David Wilkerson (1931-2011)

Paul was completely captivated by his Lord, and yet he wrote, “What things were gain to me, these I have counted loss for Christ. Yet indeed I count all things but loss for the excellency of the knowledge of Christ Jesus my Lord: for whom I have suffered the loss of all things, and do count them but dung, that I may win Christ(Philippians 3:7-8, NKJV, emphasis added).

Why would he feel the need to “win” Christ? Christ already had revealed himself clearly and not just to the apostle but in his life. Even so, Paul felt compelled to win Christ’s heart and affection. Paul’s entire being — his ministry, life and very purpose for living — was focused only on pleasing his master and Lord. All else was rubbish to him, even “good” things.

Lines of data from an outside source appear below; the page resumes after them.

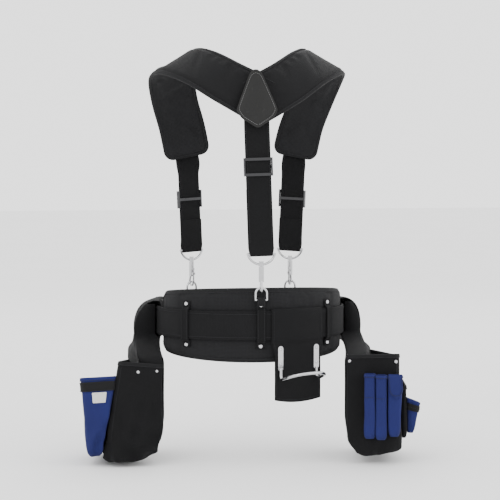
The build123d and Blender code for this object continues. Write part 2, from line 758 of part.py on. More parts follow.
TUBE_OUTLINE = [(290.6, -133), (314, -141), (302, -198), (291.5, -198)]
pieces["right_tube_pocket"] = open_pocket(RIGHT_POUCH, TUBE_OUTLINE, 66, 40, 1.5)


def tool_sleeve(low_out, high_out, top, bottom, depth_top, depth_bottom):
    """A tool sleeve on the rear side of the right pouch, open at the top."""
    base = POUCH_REAR + 0.3
    with BuildPart() as sleeve:
        facing, behind, _ = RIGHT_POUCH
        for height, depth in ((top, depth_top), (bottom, depth_bottom)):
            corner = heading(facing) * low_out + heading(behind) * base + Vector(0, 0, height)
            with BuildSketch(Plane(origin=corner, x_dir=heading(facing), z_dir=(0, 0, -1))):
                Rectangle(high_out - low_out, depth, align=(Align.MIN, Align.MIN))
        loft()
        offset(amount=-1.5, openings=sleeve.faces().sort_by(Axis.Z)[-1])
    return sleeve


with BuildPart() as right_tool_sleeves:
    add(tool_sleeve(213, 233, -88, -204, 20, 11).part)
    add(tool_sleeve(233.2, 253, -90, -206, 20, 11).part)
pieces["right_tool_sleeves"] = right_tool_sleeves
pieces["right_corner_pocket"] = tool_sleeve(254, 280, -92, -200, 16, 9)

with BuildPart() as left_pouch_rivets:
    add(rivet(rear_plane(LEFT_POUCH, 217, POUCH_REAR + 0.1, -83), 3.0))
    add(rivet(rear_plane(LEFT_POUCH, 184, POUCH_REAR + 0.1, -82), 3.0))
pieces["left_pouch_rivets"] = left_pouch_rivets

with BuildPart() as right_pouch_rivets:
    add(rivet(rear_plane(RIGHT_POUCH, 186, POUCH_REAR + 0.1, -66), 3.0))
    add(rivet(rear_plane(RIGHT_POUCH, 268, POUCH_REAR + 0.1, -66), 3.0))
pieces["right_pouch_rivets"] = right_pouch_rivets


for name, piece in pieces.items():
    piece.part.label = name
    export_step(piece.part, f"parts/{name}.step")
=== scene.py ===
"""The carpenter's tool belt with suspenders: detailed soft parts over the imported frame.

Helper lengths are in millimetres in the frame of the CAD; meshes are made in metres.
"""

from bisect import bisect_right
from math import cos, degrees, pi, radians, sin, sqrt

import bmesh
import bpy
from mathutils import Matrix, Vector, noise


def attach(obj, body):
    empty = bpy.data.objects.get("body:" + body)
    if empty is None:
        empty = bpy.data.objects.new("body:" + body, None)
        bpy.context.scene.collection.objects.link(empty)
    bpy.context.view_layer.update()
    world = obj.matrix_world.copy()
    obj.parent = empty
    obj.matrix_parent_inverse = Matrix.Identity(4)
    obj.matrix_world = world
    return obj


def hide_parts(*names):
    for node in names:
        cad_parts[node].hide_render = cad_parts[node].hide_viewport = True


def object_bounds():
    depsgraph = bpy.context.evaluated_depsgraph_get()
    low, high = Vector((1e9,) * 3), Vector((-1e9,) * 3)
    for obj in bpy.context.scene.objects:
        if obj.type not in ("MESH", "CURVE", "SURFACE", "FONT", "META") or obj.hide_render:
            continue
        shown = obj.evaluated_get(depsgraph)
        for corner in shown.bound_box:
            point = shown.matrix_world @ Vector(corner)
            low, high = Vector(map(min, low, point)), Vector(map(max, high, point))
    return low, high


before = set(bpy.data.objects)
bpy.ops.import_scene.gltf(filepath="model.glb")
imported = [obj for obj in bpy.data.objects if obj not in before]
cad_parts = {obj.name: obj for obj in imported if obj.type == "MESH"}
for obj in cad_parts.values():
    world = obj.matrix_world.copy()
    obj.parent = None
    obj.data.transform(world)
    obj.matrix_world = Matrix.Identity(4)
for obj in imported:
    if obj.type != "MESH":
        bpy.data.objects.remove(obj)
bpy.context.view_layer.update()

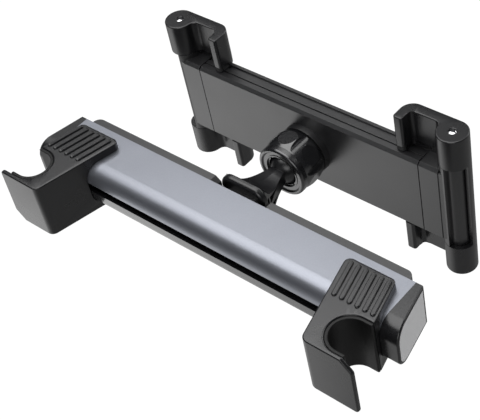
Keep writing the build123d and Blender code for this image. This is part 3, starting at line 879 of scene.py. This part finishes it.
@dataclass
class CoverScrews(StandIn):
    """The four screws in the holder's back, each with a cross recess in its head.

    Attributes:
        slot: their finish.
        node, body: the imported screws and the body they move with.
        across, up: how far the screws stand from the middle.
        slot_length, slot_width: size of one arm of the cross, over all.
        depth: depth of the recess.
    """

    slot: str = "steel"
    node: str = "cover_screws"
    body: str = "holder"
    across: float = 48.0
    up: float = 17.0
    slot_length: float = 2.6
    slot_width: float = 0.7
    depth: float = 0.8

    def cross(self) -> np.ndarray:
        """Outline of the cross about its middle: three corners of one arm, turned four times.

        Returns:
            Its twelve points.
        """
        far, near = self.slot_length / 2, self.slot_width / 2
        corners = [np.array(((far, -near), (far, near), (near, near)))]
        for _ in range(3):
            corners.append(corners[-1] @ np.array(((0, 1), (-1, 0))))
        return np.vstack(corners)

    def build(self) -> bpy.types.Object:
        """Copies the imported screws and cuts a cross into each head.

        Returns:
            The screws.
        """
        piece = MeshShop.merged_copy(self.node, "crosshead_screws")
        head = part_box(self.node)[1][1] / MM
        for across in (-self.across, self.across):
            for up in (-self.up, self.up):
                outline = self.cross() + np.array((across, up))
                tool = MeshShop.prism("cross", outline, head - self.depth, head + self.depth, upright=False)
                MeshShop.combine(piece, tool, Fit.CUT)
        MeshShop.smooth(piece)
        return self.settle(piece, self.node, self.body)


@dataclass
class LowerEdgePiece(StandIn):
    """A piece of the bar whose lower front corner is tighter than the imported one, or a hook round it.

    Attributes:
        node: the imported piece.
        slot: its finish.
        body: the body that it moves with.
        front: front face of the bar.
        half_height: half of the bar's height.
        packed_radius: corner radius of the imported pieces.
        radius: corner radius that is shown.
        margin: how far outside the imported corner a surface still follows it, as the hooks' insides do.
        sharp_degrees: edges sharper than this stay crisp.
    """

    node: str
    slot: str
    body: str
    front: float = 12.5
    half_height: float = 11.5
    packed_radius: float = 8.5
    radius: float = 5.5
    margin: float = 1.0
    sharp_degrees: float = 12.0

    def pushed_out(self, points: np.ndarray) -> np.ndarray:
        """Moves points near the corner outwards from the middle of its arc.

        Along each direction from the arc's middle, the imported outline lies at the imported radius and
        the new one where the ray meets the front face, the bottom face or the tighter arc between
        them. A point's distance from the middle grows by the ratio of the two.

        Args:
            points: rows of X, Y and Z in millimetres.

        Returns:
            The moved points.
        """
        along = self.front + self.packed_radius - points[:, 1]
        down = self.packed_radius - self.half_height - points[:, 2]
        reach = np.hypot(along, down)
        near = (along > 0) & (down > 0) & (reach < self.packed_radius + self.margin)
        ahead, below = along[near] / reach[near], down[near] / reach[near]
        most, least = np.maximum(ahead, below), np.minimum(ahead, below)
        step = self.packed_radius - self.radius
        both = step * (ahead + below)
        arc = both + np.sqrt(np.maximum(both**2 - 2 * step**2 + self.radius**2, 0.0))
        flat = self.packed_radius / most
        outline = np.where(least * flat < step, flat, arc)
        growth = np.zeros(len(points))
        growth[near] = outline / self.packed_radius - 1.0
        moved = points.copy()
        moved[:, 1] -= along * growth
        moved[:, 2] -= down * growth
        return moved

    def build(self) -> bpy.types.Object:
        """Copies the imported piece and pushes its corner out.

        Returns:
            The piece.
        """
        piece = MeshShop.merged_copy(self.node, f"{self.node}_shown")
        places = np.empty(len(piece.data.vertices) * 3)
        piece.data.vertices.foreach_get("co", places)
        moved = self.pushed_out(places.reshape(-1, 3) / MM) * MM
        piece.data.vertices.foreach_set("co", moved.ravel())
        piece.data.update()
        MeshShop.smooth(piece, self.sharp_degrees)
        return self.settle(piece, self.node, self.body)

    @classmethod
    def all_of_them(cls, maker: MaterialMaker) -> list["LowerEdgePiece"]:
        """The bar's bottom cover, its caps and end plates, and the two hooks.

        Args:
            maker: where their finishes come from.

        Returns:
            The pieces, not built yet.
        """
        hands = [side.word for side in Side]
        return [
            cls(maker, "bottom_cover", "black_gloss", "root"),
            *(cls(maker, f"{hand}_end_cap", "black_satin", "root") for hand in hands),
            *(cls(maker, f"{hand}_end_plate", "grey_gloss", "root") for hand in hands),
            *(cls(maker, f"{hand}_hook", "black_satin", f"{hand}_hook") for hand in hands),
        ]


@dataclass
class CarriedNodes:
    """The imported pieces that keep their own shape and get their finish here.

    Attributes:
        maker: where their finishes come from.
        polished: pieces that are glossier than their slot's finish.
        slots: finish of each piece.
    """

    maker: MaterialMaker
    polished: tuple[str, ...] = ("collar_nut", "ball_cup")
    slots: dict[str, str] = field(default_factory=dict)

    def __post_init__(self) -> None:
        """Reads each node's slot from the record."""
        self.slots = {row["node"]: row["material_slot"] for row in frame["record"]["subparts"]}
        self.slots.update({node: "polished_black" for node in self.polished})

    def dress(self) -> None:
        """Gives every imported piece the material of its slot."""
        for name, node in frame["nodes"].items():
            made = self.maker.material(self.slots[name])
            if node.data.materials:
                for index in range(len(node.data.materials)):
                    node.data.materials[index] = made
            else:
                node.data.materials.append(made)
            log.info("%s: finish %s", name, self.slots[name])


def main() -> None:
    """Builds the studio and dresses the mount, piece by piece."""
    Studio().build()
    maker = MaterialMaker(ShaderGroups())
    CarriedNodes(maker).dress()
    claws = [kind(maker, side) for side in Side for kind in (Claw, HingePin)]
    for part in (*claws, *LowerEdgePiece.all_of_them(maker), CoverScrews(maker)):
        part.make()


if __name__ == "__main__":
    main()
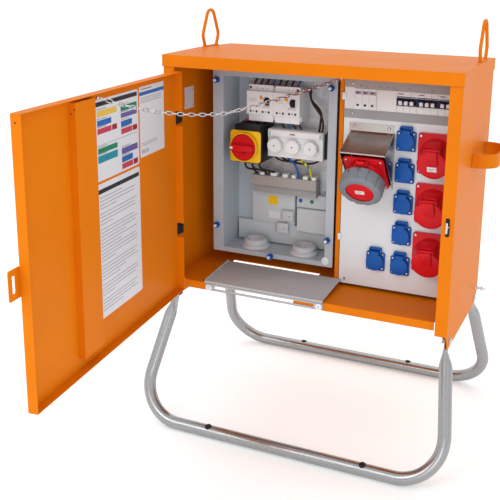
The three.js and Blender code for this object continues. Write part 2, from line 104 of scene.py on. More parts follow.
# ---- finishes ----
def newFinish(name):
    material = bpy.data.materials.new(name)
    material.use_nodes = True
    tree = material.node_tree
    return material, tree, tree.nodes["Principled BSDF"]


def node(tree, kind, **settings):
    made = tree.nodes.new(kind)
    for key, value in settings.items():
        if key in made.inputs:
            made.inputs[key].default_value = value
        else:
            setattr(made, key, value)
    return made


def objectNoise(tree, scale, detail=3.0, stretch=(1, 1, 1)):
    place = node(tree, "ShaderNodeTexCoord")
    mapping = node(tree, "ShaderNodeMapping")
    mapping.inputs["Scale"].default_value = stretch
    noise = node(tree, "ShaderNodeTexNoise", Scale=scale, Detail=detail)
    tree.links.new(place.outputs["Object"], mapping.inputs["Vector"])
    tree.links.new(mapping.outputs["Vector"], noise.inputs["Vector"])
    return noise


def spread(tree, source, low, high):
    reach = node(tree, "ShaderNodeMapRange")
    reach.inputs["From Min"].default_value = 0.3
    reach.inputs["From Max"].default_value = 0.7
    reach.inputs["To Min"].default_value = low
    reach.inputs["To Max"].default_value = high
    tree.links.new(source.outputs["Fac"], reach.inputs["Value"])
    return reach


def tint(tree, source, low, high):
    ramp = node(tree, "ShaderNodeValToRGB")
    ramp.color_ramp.elements[0].position = 0.32
    ramp.color_ramp.elements[0].color = (*low, 1)
    ramp.color_ramp.elements[1].position = 0.68
    ramp.color_ramp.elements[1].color = (*high, 1)
    tree.links.new(source.outputs["Fac"], ramp.inputs["Fac"])
    return ramp


# A coat or a moulded skin: a slow drift of colour and gloss under a fine, shallow texture.
def coatFinish(name, colour, gloss, drift=0.05, grain=900, depth=0.06, patch=9, metal=0.0,
               sheen=0.22):
    material, tree, shader = newFinish(name)
    slow = objectNoise(tree, patch, 4)
    fine = objectNoise(tree, grain, 2)
    colours = tint(tree, slow, [c * (1 - drift) for c in colour], [min(1, c * (1 + drift)) for c in colour])
    tree.links.new(colours.outputs["Color"], shader.inputs["Base Color"])
    rough = spread(tree, slow, gloss - 0.04, gloss + 0.05)
    tree.links.new(rough.outputs["Result"], shader.inputs["Roughness"])
    bump = node(tree, "ShaderNodeBump", Strength=depth, Distance=0.0006)
    tree.links.new(fine.outputs["Fac"], bump.inputs["Height"])
    tree.links.new(bump.outputs["Normal"], shader.inputs["Normal"])
    shader.inputs["Metallic"].default_value = metal
    shader.inputs["Specular IOR Level"].default_value = 0.5 if metal else sheen
    return material


# Ground stainless steel: fine lines along one direction, partly ground grain and partly painted highlight
# streaks in the colour, with slow streaks of gloss.
def groundSteel(name, colour, gloss, along=(1, 30, 30)):
    material, tree, shader = newFinish(name)
    grainAndHighlights = objectNoise(tree, 60, 6, along)
    cloud = objectNoise(tree, 14, 4)
    # painted highlight streaks: the stretched lines lighten and darken the base colour along the steel, over
    # the ground grain
    colours = tint(tree, grainAndHighlights, [c * 0.80 for c in colour], [min(1, c * 1.16) for c in colour])
    tree.links.new(colours.outputs["Color"], shader.inputs["Base Color"])
    rough = spread(tree, cloud, gloss - 0.06, gloss + 0.08)
    tree.links.new(rough.outputs["Result"], shader.inputs["Roughness"])
    bump = node(tree, "ShaderNodeBump", Strength=0.10, Distance=0.0004)
    tree.links.new(grainAndHighlights.outputs["Fac"], bump.inputs["Height"])
    tree.links.new(bump.outputs["Normal"], shader.inputs["Normal"])
    shader.inputs["Metallic"].default_value = 1.0
    return material


# Earth wire: green and yellow stripes wound along the core.
def earthSleeve(name):
    material, tree, shader = newFinish(name)
    place = node(tree, "ShaderNodeTexCoord")
    wave = node(tree, "ShaderNodeTexWave", Scale=22.0, Distortion=0.6)
    ramp = node(tree, "ShaderNodeValToRGB")
    ramp.color_ramp.interpolation = "CONSTANT"
    ramp.color_ramp.elements[0].color = (0.02, 0.22, 0.03, 1)
    ramp.color_ramp.elements[1].position = 0.45
    ramp.color_ramp.elements[1].color = (0.75, 0.60, 0.02, 1)
    tree.links.new(place.outputs["Object"], wave.inputs["Vector"])
    tree.links.new(wave.outputs["Fac"], ramp.inputs["Fac"])
    tree.links.new(ramp.outputs["Color"], shader.inputs["Base Color"])
    shader.inputs["Roughness"].default_value = 0.4
    return material


def printInk(name, colour):
    return coatFinish(name, colour, 0.32, drift=0.04)


powderOrange = coatFinish("powder orange", (0.72, 0.185, 0.003), 0.42, drift=0.035, grain=700, depth=0.10,
                          sheen=0.07)
enclosureGrey = coatFinish("enclosure grey", (0.44, 0.49, 0.54), 0.42, grain=1500, depth=0.07)
lidGrey = coatFinish("control grey", (0.55, 0.60, 0.63), 0.34, drift=0.04, grain=1500, depth=0.05)
devicesWhite = coatFinish("device white", (0.77, 0.79, 0.80), 0.40, drift=0.04, grain=2200, depth=0.05)
panelPaint = coatFinish("panel paint", (0.71, 0.75, 0.78), 0.48, drift=0.03, grain=800, depth=0.08)
stripGrey = coatFinish("strip grey", (0.34, 0.345, 0.35), 0.45, grain=1500, depth=0.05)
stripWarm = coatFinish("strip warm", (0.37, 0.345, 0.33), 0.5, grain=1500, depth=0.05)
flapPaint = coatFinish("flap paint", (0.46, 0.475, 0.485), 0.40, drift=0.04)
outletBlue = coatFinish("outlet blue", (0.003, 0.085, 0.38), 0.34, drift=0.06, grain=1800, depth=0.05)
outletRed = coatFinish("outlet red", (0.62, 0.007, 0.014), 0.34, drift=0.06, grain=1800, depth=0.05)
switchYellow = coatFinish("switch yellow", (0.86, 0.52, 0.006), 0.36, drift=0.03, grain=1800, depth=0.04)
buttonAmber = coatFinish("button amber", (0.85, 0.30, 0.01), 0.35, drift=0.03, grain=1800, depth=0.03)
# black moulded parts, also used for painted hole shade: black discs set where holes show only shade
mouldBlackAndHoleShade = coatFinish("mould black and hole shade", (0.012, 0.012, 0.014), 0.42, drift=0.15, grain=1600)
bandBlue = coatFinish("band blue", (0.012, 0.016, 0.075), 0.38, drift=0.10, grain=1600, depth=0.05)
ringGrey = coatFinish("ring grey", (0.20, 0.225, 0.26), 0.40, drift=0.06, grain=1500, depth=0.07)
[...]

Is this scriptural, you may ask, this idea of winning the heart of Jesus? Aren’t we already the objects of God’s love? Indeed, his benevolent love extends to all mankind, but there is another kind of love that few Christians ever experience. It is an affectionate love with Christ such as occurs between a husband and wife.

This love is expressed in the Song of Solomon. In that book Solomon is portrayed as a type of Christ, and in one passage the Lord speaks of his bride this way: “You have ravished my heart…my spouse; you have ravished my heart with one look of your eyes, with one link of your necklace. How fair is your love…my spouse! How much better than wine is your love” (Song of Solomon 4:9-10, NKJV).

The bride of Christ consists of a holy people who long to be so pleasing to their Lord, and who live so obediently and so separated from all other things, that Christ’s heart will be ravished. The word ravish in this passage means to “unheart” or to “steal my heart.”

The Bible version of the above passage says that Christ’s heart is ravished with just “one look” or a singular gaze. I believe that this shows a singleness of a mind focused on Christ alone. This is the life we are called to pursue!